On bad criticism

by look i have opinions

The two January 2014 comments on this post are amazing to me. I want to find their obtuseness gratifying, and I guess some part of me does, but at the same time I’m almost literally clutching my head.

(Dear gods, grant me that I may never be so clueless as a critic—or at least grant me the power to delete embarrassing old blog posts.)

If you read “Bullet in the Brain” while holding the same premise as these two commenters—that the main character is supposed to be admirable, even likable, from the start—then yes, it is a terrible story. In this reading, the author/narrator opens by boasting about how superior Anders is, then shows him being snarky and fearless to the end, and then gives a lengthy eulogy about his dull personal life and his passion (genius?) for language. That’s not even a complete story. There’s no tension, no surprise.

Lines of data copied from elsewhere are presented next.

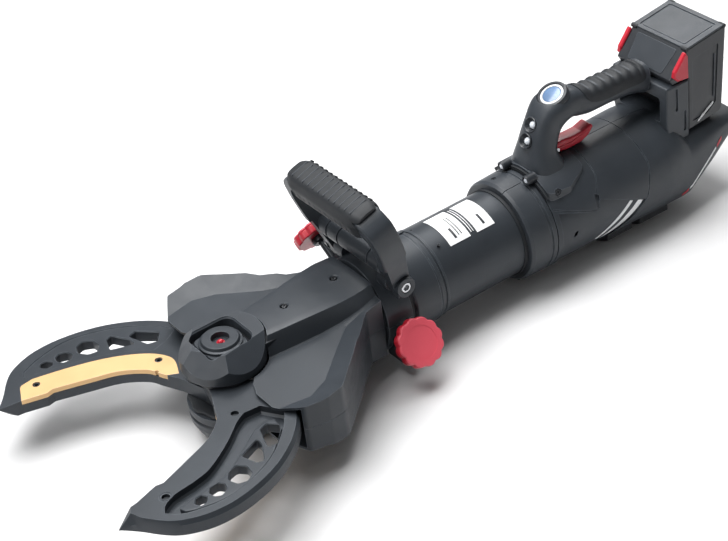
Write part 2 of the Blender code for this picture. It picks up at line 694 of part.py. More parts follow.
def build_carry_handle():
    place = handle_place()
    outer = both_sides([(0.0560, -0.013), (0.0670, -0.013), (0.0690, 0.010), (0.0790, 0.075),
                        (0.0770, 0.094), (0.0660, 0.106), (0.0560, 0.1095)])
    inner = both_sides([(0.0558, -0.02), (0.0585, 0.012), (0.0690, 0.074), (0.0665, 0.0875),
                        (0.0612, 0.0916)])
    outer_mesh = plate_mesh(outer, -HANDLE_HALF_DEPTH, HANDLE_HALF_DEPTH)
    frame = keep("carry_handle_frame", outer_mesh, "anthracite", place)
    cut(frame, as_cutter(plate_mesh(inner, -0.03, 0.03), place))
    bevel(frame, 0.0030)
    for name, side in (("far", 1), ("near", -1)):
        drill(frame, 0.0050, boss_place(side, 0.065), 16, 0.015)
        bolt = turned_mesh([(0, 0.0215), (0.0045, 0.0215), (0.0045, 0.0245), (0.0085, 0.0245),
                            (0.0085, 0.0195), (0.0041, 0.0195), (0.0041, 0.0), (0, 0.0)], 20, ring=False)
        keep(f"boss_bolt_{name}", bolt, "bright_steel", boss_place(side, 0.0500))
        socket = facing(leaned(side * 0.0450, CROSS_BAR_HEIGHT), (0, side, 0))
        drill(frame, CROSS_BAR_RADIUS + GAP, socket, 24, 0.0163)
    block = box_mesh((-0.0610, 0.0850, -0.0185), (0.0610, 0.1170, 0.0185))
    grip = keep("carry_grip", block, "black_rubber", place)
    bevel(grip, 0.0080, 3)
    bore = HANDLE_HALF_DEPTH + GAP
    cut(grip, as_cutter(box_mesh((-0.08, 0.0910, -bore), (0.08, 0.1098, bore)), place))
    waist = CROSS_BAR_RADIUS - 0.0008
    bar = turned_mesh([(waist, CROSS_BAR_LENGTH), (CROSS_BAR_RADIUS, 0.0900), (waist, 0.0895),
                       (CROSS_BAR_RADIUS, 0.0325), (waist, 0.0320), (waist, 0.0), (0.0060, 0.0),
                       (0.0060, CROSS_BAR_LENGTH)], 24)
    keep("cross_bar", bar, "dark_steel", facing(leaned(-CROSS_BAR_LENGTH / 2, CROSS_BAR_HEIGHT), (0, 1, 0)))


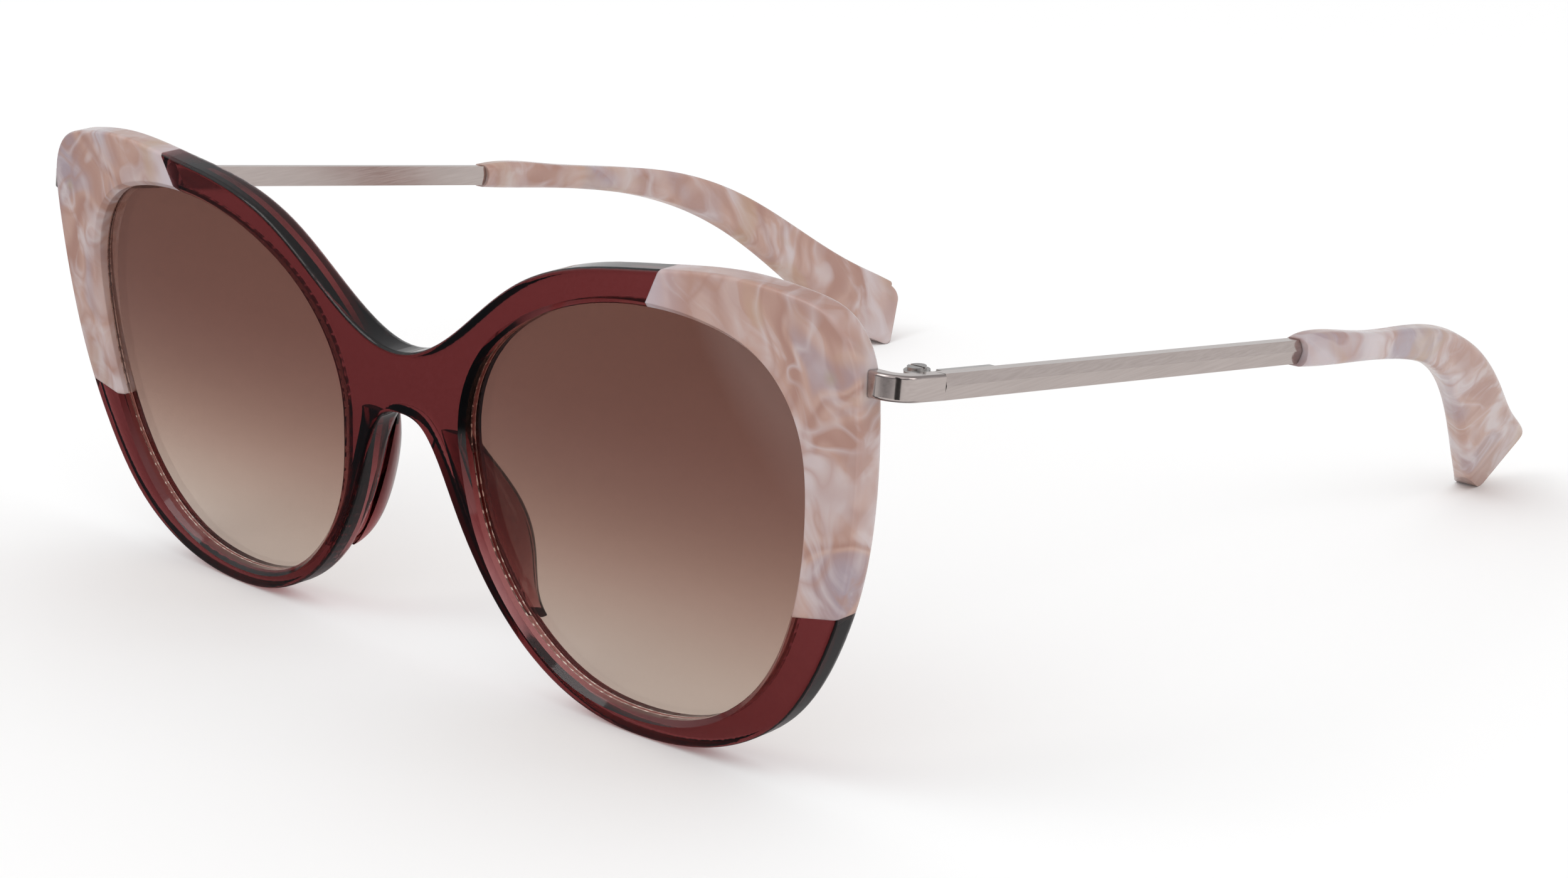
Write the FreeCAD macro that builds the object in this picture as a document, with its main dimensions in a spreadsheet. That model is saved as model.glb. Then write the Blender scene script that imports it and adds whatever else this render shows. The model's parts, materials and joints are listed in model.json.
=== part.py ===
"""Cat eye sunglasses with metal temples, as separate solids. Millimetres and degrees.

Everything is drawn in the wearer's frame: +X to the wearer's left, +Y back along the temples, +Z up, with
the origin on the front of the bridge and the temples level. Each sub-part is then placed standing on a
table, on the two rim bottoms and the two temple tips, with the origin under the middle of the whole.
"""
import FreeCAD, Part
import math
import os
import re

from FreeCAD import Placement, Rotation, Vector

SIZES = {
    # acetate front: a bent sheet, thinner towards its sides, leaning back at the foot
    "front_thick": 3.8,
    "front_bend": 1200.0,
    "back_bend": 1440.0,
    "front_lean": 10.4,
    "front_edge": 0.45,
    "back_edge": 1.1,
    "bevel": 0.6,
    # lenses
    "lens_bend": 220.0,
    "lens_thick": 1.7,
    "lens_depth": 0.1,
    "groove_deep": 0.6,
    "groove_front": 0.5,
    "groove_wide": 0.8,
    # metal: end pieces and temple bars share one strip section
    "strip_thick": 1.7,
    "strip_tall": 2.6,
    "strip_foot": 10.45,
    "ridge": 0.3,
    "ridge_rise": 0.55,
    "side_face": 74.0,
    "turn": 3.0,
    "tongue_back": 1.1,
    "tongue_end": 64.5,
    "tongue_tall": 1.8,
    "tongue_thick": 1.3,
    "tongue_set": 0.2,
    "wall_side": 68.2,
    "strip_ease": 0.35,
    "rivet_wide": 1.4,
    "rivet_side": 66.4,
    "rivet_deep": 2.6,
    # hinge
    "pivot_side": 70.9,
    "pivot_back": 6.9,
    "hinge_lean": 9.36,
    "seam_back": 7.6,
    "seam_gap": 0.06,
    "barrel": 1.3,
    "knuckle": 0.8,
    "knuckle_gap": 0.04,
    "barrel_room": 0.06,
    "leaf_thick": 0.7,
    "leaf_long": 8.0,
    "leaf_inset": 0.3,
    "rear_leaf_inset": 1.1,
    "web_ease": 0.1,
    "screw": 0.5,
    "screw_play": 0.03,
    "screw_head": 0.95,
    "head_tall": 0.35,
    "slot_wide": 0.24,
    "slot_deep": 0.18,
    # temples
    "bar_end": 68.0,
    "bar_toe": 3.0,
    "core": 0.65,
    "core_overlap": 2.0,
    "tip_thick": 3.0,
    "tip_proud": 0.6,
    "tip_corner": 0.9,
    "scoop": 2.4,
    "scoop_lap": 0.3,
    # standing pose
    "stand_lean": 9.36,
    "stand_back": 0.0,
    "stand_up": 0.0,
}

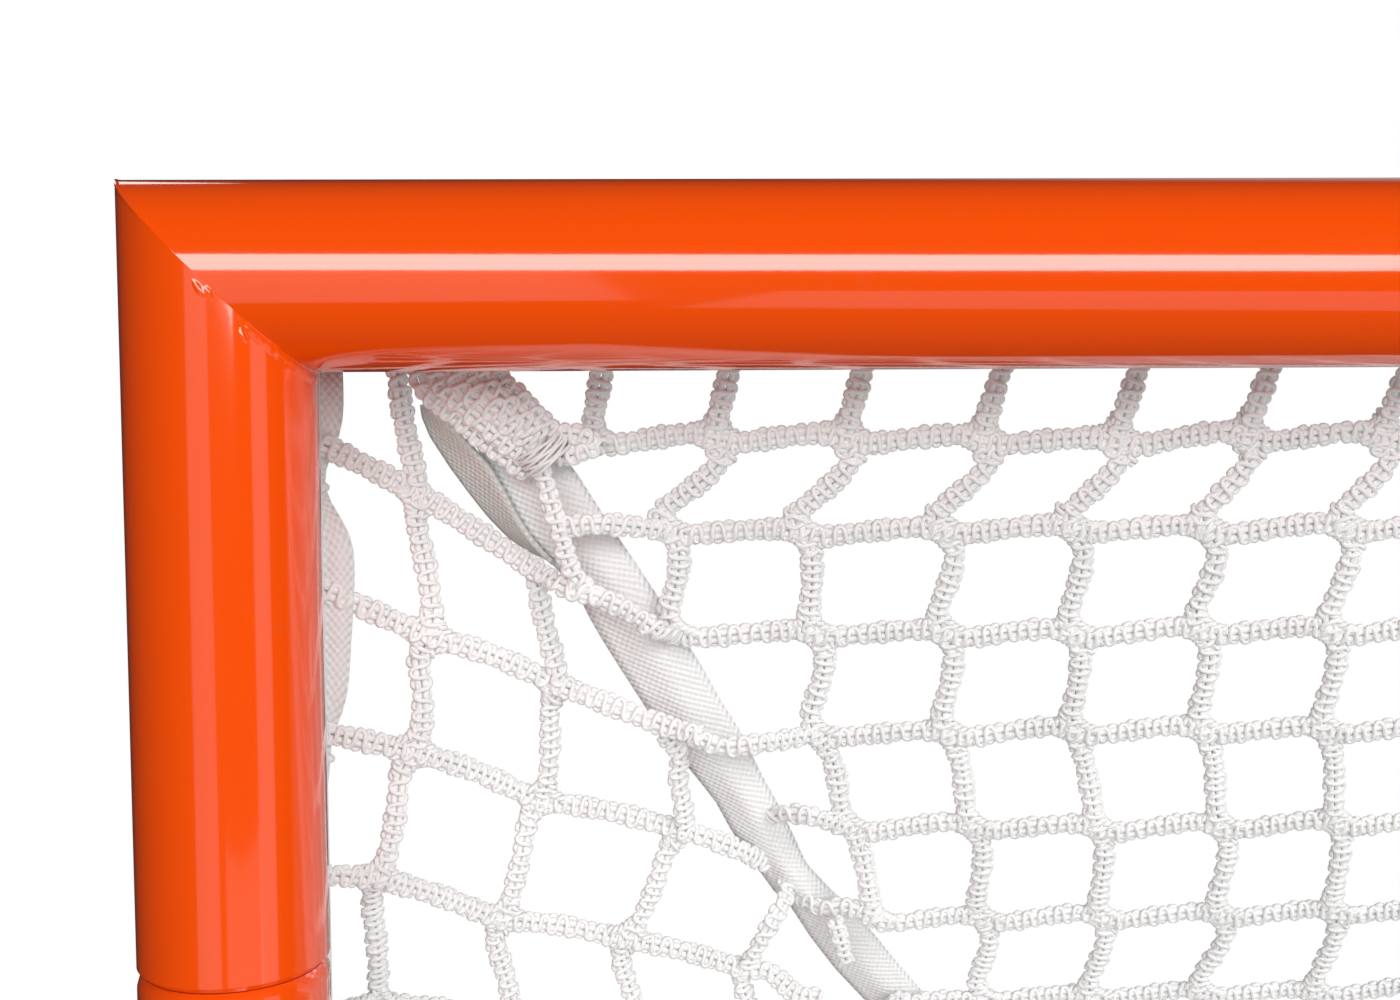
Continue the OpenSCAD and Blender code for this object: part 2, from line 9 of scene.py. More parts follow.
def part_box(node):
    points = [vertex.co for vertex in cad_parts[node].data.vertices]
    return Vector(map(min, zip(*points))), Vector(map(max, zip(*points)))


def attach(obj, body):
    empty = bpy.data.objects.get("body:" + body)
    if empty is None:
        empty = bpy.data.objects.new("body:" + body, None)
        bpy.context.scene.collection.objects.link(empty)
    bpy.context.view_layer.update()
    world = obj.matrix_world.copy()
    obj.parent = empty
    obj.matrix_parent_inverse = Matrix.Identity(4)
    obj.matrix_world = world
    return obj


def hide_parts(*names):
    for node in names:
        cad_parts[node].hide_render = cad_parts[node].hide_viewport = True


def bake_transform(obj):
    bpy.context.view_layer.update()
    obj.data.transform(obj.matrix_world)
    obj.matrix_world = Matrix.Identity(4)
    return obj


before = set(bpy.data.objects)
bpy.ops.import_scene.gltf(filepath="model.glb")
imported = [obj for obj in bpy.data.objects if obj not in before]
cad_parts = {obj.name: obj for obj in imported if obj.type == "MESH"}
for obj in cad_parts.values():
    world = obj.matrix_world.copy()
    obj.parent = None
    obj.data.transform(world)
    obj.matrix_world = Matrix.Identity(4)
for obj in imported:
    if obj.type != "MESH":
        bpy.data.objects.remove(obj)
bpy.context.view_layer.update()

# ---------------------------------------------------------------- painted steel
# Mouth tubes, flat ground bars, lacing rods, pins and welds. Mild steel, welded, then sprayed with
# a thick glossy orange that stays a little uneven: fine orange peel, with long soft waves under it.
ORANGE = (0.920, 0.078, 0.0005)
DUSTY = (0.30, 0.13, 0.07)


def add_node(tree, kind, values=None):
    """A new shader node, with its named inputs set."""
    node = tree.nodes.new("ShaderNode" + kind)
    for socket, value in (values or {}).items():
        node.inputs[socket].default_value = value
    return node


def worked_out(tree, operation, *given):
    """The result of a new maths node, fed with numbers and other nodes' outputs."""
    step = add_node(tree, "Math")
    step.operation = operation
    for value, socket in zip(given, step.inputs):
        if isinstance(value, float):
            socket.default_value = value
        else:
            tree.links.new(value, socket)
    return step.outputs[0]


def new_group(name, inputs, outputs):
    """A node group and its two end nodes. inputs is a list of (socket, kind, value)."""
    group = bpy.data.node_groups.new(name, "ShaderNodeTree")
    for socket, kind, value in inputs:
        made = group.interface.new_socket(socket, in_out="INPUT", socket_type="NodeSocket" + kind)
        if value is not None:
            made.default_value = value
    for socket in outputs:
        group.interface.new_socket(socket, in_out="OUTPUT", socket_type="NodeSocketFloat")
    return group, group.nodes.new("NodeGroupInput"), group.nodes.new("NodeGroupOutput")


def new_material(name, looks):
    """A material and its node tree, with the named inputs of its Principled shader set."""
    material = bpy.data.materials.new(name)
    material.use_nodes = True
    shader = material.node_tree.nodes["Principled BSDF"]
    for socket, value in looks.items():
        shader.inputs[socket].default_value = value
    return material, material.node_tree


def add_bump(tree, height, strength, distance):
    bump = add_node(tree, "Bump", {"Strength": strength, "Distance": distance})
    tree.links.new(height, bump.inputs["Height"])
    tree.links.new(bump.outputs["Normal"], tree.nodes["Principled BSDF"].inputs["Normal"])


def mix_colour(tree, factor, low, high):
    mix = add_node(tree, "Mix")
    mix.data_type = "RGBA"
    mix.inputs["A"].default_value = low + (1,)
    mix.inputs["B"].default_value = high + (1,)
    tree.links.new(factor, mix.inputs["Factor"])
    tree.links.new(mix.outputs["Result"], tree.nodes["Principled BSDF"].inputs["Base Color"])


def vary_roughness(tree, factor, low, high):
    rough = add_node(tree, "MapRange", {"To Min": low, "To Max": high})
    tree.links.new(factor, rough.inputs["Value"])
    tree.links.new(rough.outputs["Result"], tree.nodes["Principled BSDF"].inputs["Roughness"])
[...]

How did these two commenters misread the piece so badly? I suspect they have both read too much bad amateur writing, in workshop groups or on fanfiction sites. Making the main character the hero of the piece is a natural, obvious choice for beginning writers, and making the hero an idealized self-insert is an easy mistake to make. If you spend a lot of time critiquing that kind of stuff, without being aware of more sophisticated and risk-taking writing, then you probably develop a habit of skimming for common mistakes.

One thing I genuinely admire about these commenters is that they make their faulty premise explicit. That’s something that a lot of workshop critiquers forget to do, because they assume they don’t need to. Criticism is only meaningful when it includes an interpretation of the work being criticized: What is this piece about? What is this character portrayal supposed to convey?